Il procedimento ha ricostruito i presunti flussi di denaro provenienti dal regime di Muammar Gheddafi, denaro che, secondo l’accusa, avrebbe sostenuto la campagna elettorale del 2007 di Sarkozy. Una vicenda dai contorni internazionali, che ha visto protagonisti uomini d’affari, intermediari e testimoni sparsi in tutto il mondo, complicando non poco il lavoro dei giudici. Non a caso, tra le motivazioni della lentezza del processo, i magistrati hanno sottolineato la scarsa cooperazione internazionale e persino tentativi di manipolazione volti a ostacolare le indagini.
Sarkozy, dopo la sentenza, ha ribadito la sua innocenza con parole ferme: “Dormirò in carcere, ma a testa alta” ha dichiarato, aggiungendo di voler combattere “fino all’ultimo respiro” per dimostrare la propria estraneità ai fatti.
Carla Bruni e le sue dichiarazioni
Ma se Sarkozy ha scelto di rispondere con la forza delle parole, Carla Bruni ha preferito un linguaggio più visivo e simbolico. Il gesto al microfono è stato solo l’inizio: poco dopo, sul suo profilo Instagram, ha pubblicato una foto che la ritraeva mano nella mano con il marito all’uscita dal tribunale. Sotto l’immagine, poche parole ma dal peso universale: “Love is the answer”, accompagnato dall’hashtag “la haine n’aura pas le dessus” (“l’odio non prevarrà”).

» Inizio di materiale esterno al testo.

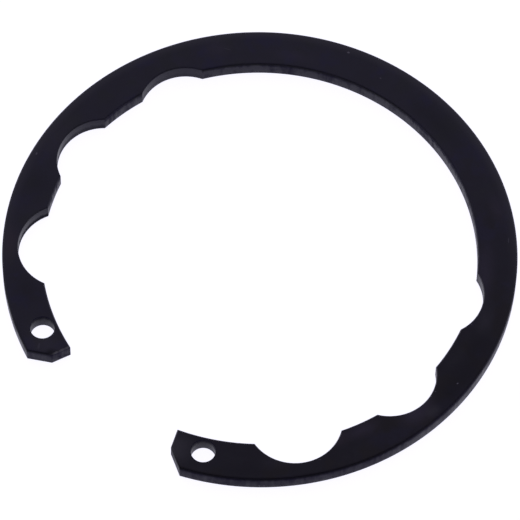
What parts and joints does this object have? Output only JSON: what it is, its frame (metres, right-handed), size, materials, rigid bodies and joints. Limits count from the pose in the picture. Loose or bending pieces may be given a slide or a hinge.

Non è la prima volta che l’ex top model utilizza i social come vetrina e scudo. Da sempre icona glamour, Carla Bruni ha saputo trasformare Instagram in un diario intimo, dove mescola immagini della sua vita privata con messaggi di sostegno pubblico al marito. In questa occasione, il tono è stato quello di una donna ferita ma combattiva, che al rigore dei togati contrappone la leggerezza del sentimento, quasi a ribaltare la scena del tribunale in una favola moderna di amore contro avversità.